Adding PCCW to this expanding portfolio may prove trickier. The news that Macquarie was negotiating with PCCW chairman Richard Li, son of Hong Kong tycoon Li Ka-shing, for his telecom business (which includes a mobile-phone operation and a promising Internet-TV venture) immediately drew a rival bid from private-equity firm Texas Pacific Group and its Asian affiliate, Newbridge Capital Group. Not only does Macquarie have a rival suitor, but the Chinese government may also fatally complicate the deal. That's because China Network Communications Group, one of China's state-owned telephone companies, has a 20% stake in PCCW and its officials are wary of the sale of an important Hong Kong asset to non-Chinese investors.

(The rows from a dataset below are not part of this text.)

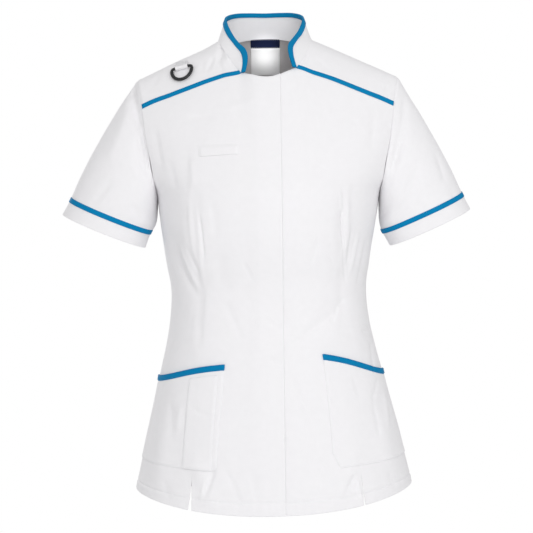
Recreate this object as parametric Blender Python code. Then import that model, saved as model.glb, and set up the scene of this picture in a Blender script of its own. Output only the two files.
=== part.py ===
# A women's healthcare tunic, size L, hollow and filled out as if worn, without a wearer.
# Metres, +Z up, the front faces -Y. "Right" and "left" are the wearer's: right is at -X.
# The origin is at the middle of the neck base, at the height where the shoulders meet the neck.
# Each piece of cloth is a closed wall: an outer skin worked out from the garment's sections,
# and an inner skin one cloth thickness inside it.

import math

import bpy
import numpy as np

# Driving dimensions, in metres
CLOTH = 0.0012  # thickness of the cloth walls
TRIM = 0.0010  # thickness of piping, binding and label
SEAM_GAP = 0.0003  # between two pieces at a seam, and under what lies on a panel
PLAN_POWER = 2.2  # how square the garment's horizontal sections are
SIDE_WIDTH = 0.172  # half width at the underarm
UNDERARM_Z = -0.240
HEM_SIDE_Z = -0.688
HEM_DROP = 0.028  # the hem hangs this much lower at the centre than at the side
WRAP = 0.0165  # how far each front passes the centre
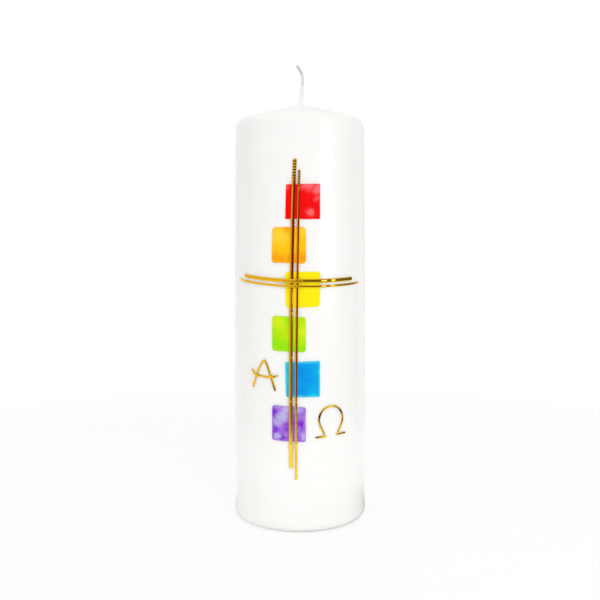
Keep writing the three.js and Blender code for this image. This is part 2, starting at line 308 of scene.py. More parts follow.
class Finish:
    """A node tree, and the one way in which nodes are added to it."""

    def __init__(self, tree):
        self.tree = tree

    def node(self, kind, settings=None, inputs=None, output=0):
        """Adds a node, with its settings first and then its inputs, and returns one of its outputs."""
        made = self.tree.nodes.new("ShaderNode" + kind)
        for name, setting in (settings or {}).items():
            setattr(made, name, setting)
        for name, value in (inputs or {}).items():
            self.feed(made.inputs[name], value)
        return Value(self, made.outputs[output])

    def feed(self, socket, value):
        if isinstance(value, Value):
            self.tree.links.new(value.socket, socket)
        else:
            socket.default_value = value

    def maths(self, operation, *values):
        return self.node("Math", {"operation": operation}, dict(enumerate(values)))

    def mix(self, share, first, second):
        """A colour that goes from the first to the second as share goes from 0 to 1.

        The node's sockets for colours are its inputs 6 and 7 and its output 2.
        """
        settings = {"data_type": "RGBA", "clamp_factor": True}
        return self.node("Mix", settings, {0: share, 6: first, 7: second}, output=2)

    def place(self, centre=(0, 0, 0), unit=(1, 1, 1)):
        """Object coordinates, counted from a centre in lengths of unit."""
        inputs = {
            "Vector": self.node("TexCoord", output="Object"),
            "Location": [-c / u for c, u in zip(centre, unit)],
            "Scale": [1 / u for u in unit],
        }
        return self.node("Mapping", None, inputs)

    def split(self, place):
        return [self.node("SeparateXYZ", None, {0: place}, output=i) for i in range(3)]

    def clouds(self, place, scale, detail=2.0, roughness=0.5, distortion=0.0):
        """Smooth noise about 0.5, with a grain of about 1 / scale."""
        inputs = {
            "Vector": place,
            "Scale": scale,
            "Detail": detail,
            "Roughness": roughness,
            "Distortion": distortion,
        }
        return self.node("TexNoise", None, inputs)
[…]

A Macquarie spokesman declined to comment on the bid, but the bank is eagerly exploring ways to get the deal done. Macquarie has reportedly offered to allow China Netcom to retain up to 50% of the restructured assets of PCCW. Meanwhile the bank is looking for partners. Star Group, an Asian broadcasting subsidiary of Rupert Murdoch's News Corp. media conglomerate, was considering joining Macquarie's bid—even though Murdoch himself expressed doubt that the deal would succeed. China is "treating Macquarie as hostile invaders," Murdoch told The Australian newspaper, which News Corp. owns. "It would be an amazing achievement if Macquarie managed to turn the situation around." Win or lose, though, the PCCW bid won't be the last Mac attack in Asia.